Namun, dalam praktiknya, seringkali muncul kritik terkait akses terhadap keadilan, kualitas bantuan hukum, serta transparansi proses. Isu diskriminasi, keterbatasan akses informasi, dan potensi tekanan politik juga menjadi perhatian. Penting bagi pemerintah untuk memastikan bahwa semua hak terpidana terpenuhi secara maksimal, termasuk hak untuk mendapatkan penasihat hukum yang efektif di setiap tingkatan peradilan, dan bahwa proses peninjauan kembali dilakukan secara adil dan terbuka.
5. Dinamika Kebijakan dan Tekanan Internasional
Kebijakan hukuman mati di Indonesia tidak statis. Dalam beberapa periode, pemerintah menerapkan moratorium eksekusi, sementara di periode lain eksekusi kembali dilakukan, seringkali memicu reaksi keras dari komunitas internasional dan organisasi hak asasi manusia. Tekanan internasional untuk menghapuskan hukuman mati terus berlanjut, dengan argumen bahwa hukuman mati adalah bentuk hukuman yang kejam, tidak manusiawi, dan merendahkan martabat.

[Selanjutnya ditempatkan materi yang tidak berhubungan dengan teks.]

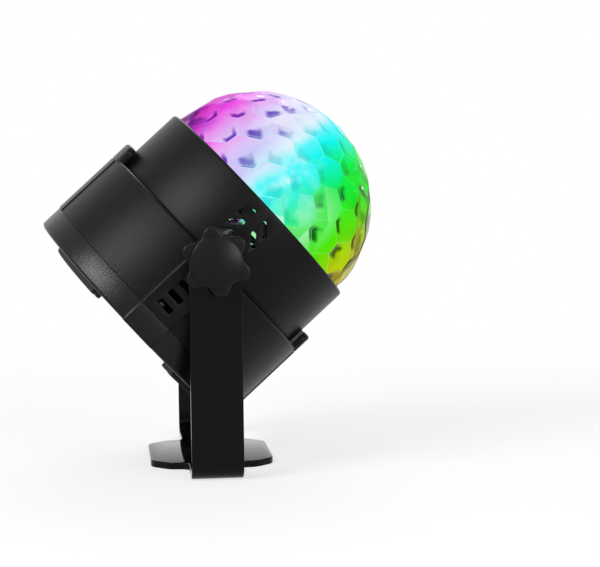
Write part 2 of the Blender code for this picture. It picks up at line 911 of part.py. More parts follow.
def inlet_place():
    """Where the power inlet lies, with +Z out through the rear cover's wall."""
    turn = Matrix.Rotation(inlet_angle - math.pi, 4, "Z")
    return at(0, 0, -inlet_reach) @ turn @ facing(far_side)


def make_power_inlet(head, material):
    """The power inlet under the control board, its nose in the rear cover's wall."""
    body_front = inlet_front - inlet_nose_length
    outline = [
        (-inlet_half_width, -inlet_half_height),
        (inlet_half_width, -inlet_half_height),
        (inlet_half_width, inlet_half_height),
        (-inlet_half_width, inlet_half_height),
    ]
    block = prism(outline, body_front - inlet_length, body_front)
    inlet = solid("power_inlet", moved(block, inlet_place()), material, head)
    nose = rod(inlet_nose_radius, body_front - inlet_nose_length / 2, inlet_front)
    join(inlet, "inlet_nose", moved(nose, inlet_place()))
    bottom = inlet_front - inlet_bore_depth
    profile = [
        (inlet_pin_radius, bottom),
        (inlet_bore_radius, bottom),
        (inlet_bore_radius, inlet_front + cut_over),
        (inlet_pin_radius, inlet_front + cut_over),
    ]
    cut(inlet, "inlet_bore", moved(turned(profile, small_steps), inlet_place()))


def make_housing_screws(head, material):
    for index, angle in enumerate(spread(post_count, math.pi / post_count)):
        seat = cover_bottom + housing_screw_sink + housing_screw_head_height
        length = housing_screw_length - housing_screw_sink - housing_screw_head_height
        shape = screw_shape(
            housing_screw_radius, housing_screw_head_radius, housing_screw_head_height, length
        )
        flipped = at(*ring_point(post_ring_radius, angle), seat) @ Matrix.Rotation(math.pi, 4, "X")
        solid(f"housing_screw_{index + 1}", moved(shape, flipped), material, head)


def make_pivot_inserts(head, material):
    """A brass thread insert in each pivot boss, for the thumb screw."""
    for name, side in (("near_insert", near_side), ("far_insert", far_side)):
        bore = stud_thread_radius + mesh_gap
        front = pad_face - mesh_gap
        profile = [
            (bore, front - insert_length),
            (insert_radius, front - insert_length),
            (insert_radius, front),
            (bore, front),
        ]
        solid(name, moved(turned(profile, small_steps), facing(side)), material, head)


def make_bracket(material):
    """The one-piece bracket: a flat blank with round ends and a wide middle, bent up at both sides."""
    bend_y = arm_outer - bend_radius
    bend_length = bend_radius * math.pi / 2
    tip_y = bend_y + bend_length + pivot_height - bend_radius
    blank = prism(blank_outline(tip_y), 0.0, bracket_thickness)
    for side in (near_side, far_side):
        for step in range(bend_steps + 1):
            bmesh.ops.bisect_plane(
                blank,
                geom=blank.verts[:] + blank.edges[:] + blank.faces[:],
                dist=weld_distance,
                plane_co=(0, side * (bend_y + bend_length * step / bend_steps), 0),
                plane_no=(0, 1, 0),
            )
    for vert in blank.verts:
        vert.co = bent(vert.co, bend_y, bend_length)
    bracket = solid("bracket", blank, material)
    bores = []
    for side in (near_side, far_side):
        bore = rod(stud_thread_radius + mesh_gap, arm_inner - cut_over, arm_outer + cut_over)
        bores.append(moved(moved(bore, facing(side)), at(0, 0, pivot_height)))
    cut(bracket, "bracket_bores", gathered(bores))


def bent(point, bend_y, bend_length):
    """Where a point of the flat blank goes when the arms are bent up."""
    past = abs(point.y) - bend_y
    if past <= 0:
        return point
    side = math.copysign(1, point.y)
    inset = bend_radius - point.z
    if past >= bend_length:
        return Vector((point.x, side * (bend_y + inset), bend_radius + past - bend_length))
    angle = past / bend_radius
    return Vector((point.x, side * (bend_y + inset * math.sin(angle)), bend_radius - inset * math.cos(angle)))


def blank_outline(tip_y):
    """Half of the bracket's flat outline, from the middle to the tip, turned into the whole by symmetry."""
    half_width = strip_width / 2
    slant = (-math.sqrt(0.5), math.sqrt(0.5))
    corner_low = (plate_half_width, plate_half_depth - plate_chamfer)
    corner_high = (plate_half_width - plate_chamfer, plate_half_depth)
    quarter = [
        *rounded_corner(corner_low, (0.0, 1.0), slant, plate_corner),
        *rounded_corner(corner_high, slant, (-1.0, 0.0), plate_corner),
        *arc(
            half_width + plate_fillet,
            plate_half_depth + plate_fillet,
            plate_fillet,
            -math.pi / 2,
            -math.pi,
            round_steps,
        ),
    ]
    tip = arc(0, tip_y, half_width, 0, math.pi, small_steps)
    upper = quarter + tip + [(-x, y) for x, y in reversed(quarter)]
    return upper + [(-x, -y) for x, y in upper]


def rounded_corner(corner, incoming, outgoing, radius):
    """An arc that rounds the corner where one straight side turns into another."""
    turn = math.acos(max(-1.0, min(1.0, incoming[0] * outgoing[0] + incoming[1] * outgoing[1])))
    setback = radius * math.tan(turn / 2)
    start = (corner[0] - incoming[0] * setback, corner[1] - incoming[1] * setback)
    centre = (start[0] - incoming[1] * radius, start[1] + incoming[0] * radius)
    first = math.atan2(start[1] - centre[1], start[0] - centre[0])
    return arc(*centre, radius, first, first + turn, round_steps)


def knob_outline(shrink):
    """The six-lobed grip outline, drawn in by a distance."""
    mean = (knob_lobe_radius + knob_valley_radius) / 2
    swing = (knob_lobe_radius - knob_valley_radius) / 2
    points = []
    for step in range(knob_outline_steps):
        angle = math.tau * step / knob_outline_steps
        wave = math.cos(knob_lobes * (angle - knob_phase))
        fuller = math.sin(math.pi / 2 * wave)
        wave += knob_fullness_share * (fuller - wave)
        radius = mean + swing * wave - shrink
        points.append((radius * math.cos(angle), radius * math.sin(angle)))
    return points


def knob_shape():
    """The grip: lobed outline with softened front and back edges."""
    shape = bmesh.new()
    top = knob_base + knob_grip_height
    levels = [
        (knob_base, knob_grip_edge / 2),
        (knob_base + knob_grip_edge / 2, 0.0),
        (top - knob_grip_edge, 0.0),
        (top - knob_grip_edge / 3, knob_grip_edge / 3),
        (top, knob_grip_edge),
    ]
    rings = [[shape.verts.new((x, y, z)) for x, y in knob_outline(shrink)] for z, shrink in levels]
    for ring, following in zip(rings, rings[1:]):
        corners = list(zip(ring, following))
        for low, high in zip(corners, corners[1:] + corners[:1]):
            shape.faces.new((low[0], high[0], high[1], low[1]))
    shape.faces.new(rings[0])
    shape.faces.new(rings[-1])
    return shape


def make_knob(side, prefix, materials):
    """A thumb knob: lobed grip, pressed-in domed cap and the hex-head screw held inside."""
    turn = (-side * math.pi / 2, 0, 0)
    axis = empty(prefix + "_knob_axis", location=(0, 0, pivot_height), rotation=turn)
    grip = solid(prefix + "_knob", knob_shape(), materials["knob"], axis)
    top = knob_base + knob_grip_height
    seat = top - knob_cap_height / 2
    hex_top = seat - mesh_gap
    hex_bottom = hex_top - hex_height
    stud_bottom = pad_face - insert_length + mesh_gap
    hollow = [
        rod(stud_thread_radius + mesh_gap, knob_base - cut_over, top),
        rod(hex_radius + mesh_gap, hex_bottom - mesh_gap, top + cut_over, knob_lobes),
        rod(knob_pocket_radius + mesh_gap, seat, top + cut_over),
    ]
    for number, shape in enumerate(hollow):
        cut(grip, f"{prefix}_knob_hollow_{number + 1}", shape)
    crown = top + mesh_gap + knob_cap_rise
    rim_top = crown - knob_cap_rise + knob_cap_height / 3
    curve = (knob_cap_radius**2 + knob_cap_rise**2) / (2 * knob_cap_rise)
    opening = math.asin((knob_cap_radius - knob_cap_rise / 2) / curve)
    peak = rim_top + knob_cap_rise
    dome = arc(0, peak - curve, curve, math.pi / 2 - opening, math.pi / 2, round_steps)
    dome[-1] = (0.0, peak)
    profile = [
        (0.0, seat + mesh_gap),
        (knob_pocket_radius, seat + mesh_gap),
        (knob_pocket_radius, top + mesh_gap),
        (knob_cap_radius - knob_cap_rise / 3, top + mesh_gap),
        (knob_cap_radius, top + mesh_gap + knob_cap_rise / 3),
        (knob_cap_radius, dome[0][1] - knob_cap_rise / 3),
        *dome,
    ]
    solid(prefix + "_knob_cap", turned(profile, 2 * small_steps, closed=False), materials["cap"], axis)
    screw = rod(hex_radius, hex_bottom, hex_top, knob_lobes)
    screw = solid(prefix + "_knob_screw", screw, materials["steel"], axis)
    shank = rod(stud_thread_radius, stud_bottom, hex_bottom + hex_height / 2)
    join(screw, prefix + "_shank", shank)


def build():
    clear_scene()
    black = finish("black_plastic", (0.016, 0.016, 0.017), 0.42)
    knob_black = finish("knob_plastic", (0.012, 0.012, 0.013), 0.3)
    bracket_black = finish("bracket_plastic", (0.014, 0.014, 0.015), 0.38)
    rubber = finish("foot_rubber", (0.02, 0.02, 0.02), 0.8)
    clear = finish("clear_plastic", (0.92, 0.95, 0.98), 0.05, alpha=0.35)
    steel = finish("steel", (0.6, 0.6, 0.62), 0.3, 1.0)
    brass = finish("brass", (0.78, 0.6, 0.3), 0.35, 1.0)
    aluminium = finish("aluminium", (0.75, 0.76, 0.78), 0.35, 1.0)
    white_board = finish("white_board", (0.8, 0.8, 0.78), 0.5)
    green_board = finish("green_board", (0.02, 0.2, 0.08), 0.5)
    inlet_black = finish("inlet_plastic", (0.015, 0.015, 0.016), 0.5)
    capacitor_blue = finish("capacitor_sleeve", (0.03, 0.05, 0.2), 0.4)
    chip_black = finish("chip_resin", (0.02, 0.02, 0.02), 0.6)
    led_materials = {
        "red": finish("red_led", (0.9, 0.08, 0.05), 0.2),
        "green": finish("green_led", (0.05, 0.8, 0.15), 0.2),
        "blue": finish("blue_led", (0.05, 0.2, 0.95), 0.2),
    }
    make_bracket(bracket_black)
    for prefix, side in (("near", near_side), ("far", far_side)):
        make_knob(side, prefix, {"knob": knob_black, "cap": knob_black, "steel": steel})
    head = empty("head_pivot", location=(0, 0, pivot_height), rotation=(0, tilt_angle, 0))
    rotor = empty("rotor_axis", parent=head)
    make_front_housing(head, black)
    make_rear_housing(head, black)
    make_rear_cover(head, black)
    make_rear_feet(head, rubber)
    make_dome(head, clear)
    make_dome_ring(head, black)
    make_lens_rotor(rotor, clear, steel)
    make_motor(head, steel, steel)
    make_lamp_plate(head, aluminium, white_board, steel)
    make_leds(head, led_materials, clear)
    boards = {
        "board": green_board,
        "steel": steel,
        "capacitor": capacitor_blue,
        "chip": chip_black,
        "inlet": inlet_black,
    }
    make_control_board(head, boards)
    make_housing_screws(head, steel)
    make_pivot_inserts(head, brass)


build()
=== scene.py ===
import json
import math
import random

import bmesh
import bpy
from mathutils import Matrix, Vector


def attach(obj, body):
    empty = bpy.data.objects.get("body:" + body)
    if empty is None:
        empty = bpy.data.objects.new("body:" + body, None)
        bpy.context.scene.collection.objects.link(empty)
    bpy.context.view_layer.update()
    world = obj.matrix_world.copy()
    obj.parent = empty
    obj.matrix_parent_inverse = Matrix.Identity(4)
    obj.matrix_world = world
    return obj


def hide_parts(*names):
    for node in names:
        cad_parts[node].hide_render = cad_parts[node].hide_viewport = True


mm = 0.001
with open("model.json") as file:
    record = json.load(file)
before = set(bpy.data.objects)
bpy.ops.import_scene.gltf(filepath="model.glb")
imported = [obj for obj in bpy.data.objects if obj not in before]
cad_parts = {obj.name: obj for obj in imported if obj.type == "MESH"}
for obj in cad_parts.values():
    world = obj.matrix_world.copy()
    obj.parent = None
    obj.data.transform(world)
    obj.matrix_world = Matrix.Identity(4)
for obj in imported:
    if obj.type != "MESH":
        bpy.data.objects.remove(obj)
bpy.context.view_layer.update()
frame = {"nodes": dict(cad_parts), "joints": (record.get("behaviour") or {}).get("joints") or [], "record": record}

joints = {joint["name"]: joint for joint in frame["joints"]}
pivot = Vector(joints["head_tilt"]["pos_m"])
headLean = Vector(joints["rotor_spin"]["axis"])
headPlace = Matrix.Translation(pivot) @ Matrix.Rotation(math.atan2(headLean.x, headLean.z), 4, "Y")
print("frame loaded, head leans", round(math.degrees(math.atan2(headLean.x, headLean.z)), 1))


# materials
class Field:
    # a socket that can be used in a Python expression
    def __init__(self, finish, socket):
        self.finish = finish
        self.socket = socket

    def __add__(self, other):
        return self.finish.maths("ADD", self, other)

    def __sub__(self, other):
        return self.finish.maths("SUBTRACT", self, other)

    def __rsub__(self, other):
        return self.finish.maths("SUBTRACT", other, self)

    def __mul__(self, other):
        return self.finish.maths("MULTIPLY", self, other)

    def __truediv__(self, other):
        return self.finish.maths("DIVIDE", self, other)

    def __pow__(self, other):
        return self.finish.maths("POWER", self, other)

    __radd__ = __add__
    __rmul__ = __mul__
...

Di sisi lain, opini publik di Indonesia cenderung mendukung penerapan hukuman mati, terutama untuk kejahatan narkotika yang dianggap merusak moral bangsa. Dilema ini menempatkan pemerintah pada posisi yang sulit: menyeimbangkan kedaulatan hukum dan kehendak rakyat dengan norma-norma hak asasi manusia internasional dan citra di mata dunia.
Kesimpulan
Analisis yuridis terhadap kebijakan hukuman mati di Indonesia menunjukkan kompleksitas yang multidimensional. Secara hukum positif, hukuman mati memiliki landasan yang kuat dalam perundang-undangan dan telah dinyatakan konstitusional oleh Mahkamah Konstitusi, dengan batasan bahwa hak hidup dapat dibatasi oleh undang-undang untuk tujuan yang sah. Namun, perdebatan mendalam muncul dari perspektif hak asasi manusia universal, terutama terkait hak untuk hidup yang dianggap absolut dan risiko kekeliruan peradilan yang tidak dapat dikoreksi.
Kebijakan hukuman mati di Indonesia adalah cerminan tarik-menarik antara kedaulatan hukum nasional, aspirasi keadilan retributif masyarakat, upaya pencegahan kejahatan luar biasa, dan komitmen terhadap penghormatan hak asasi manusia. Di masa depan, Indonesia akan terus dihadapkan pada tantangan untuk meninjau ulang efektivitas hukuman mati, memastikan proses hukum yang adil dan transparan bagi setiap terpidana, serta mempertimbangkan dinamika global menuju penghapusan hukuman mati tanpa mengesampingkan kebutuhan akan keadilan dan keamanan nasional. Diskusi terbuka dan komprehensif diperlukan untuk menemukan titik keseimbangan yang paling tepat bagi sistem peradilan pidana Indonesia.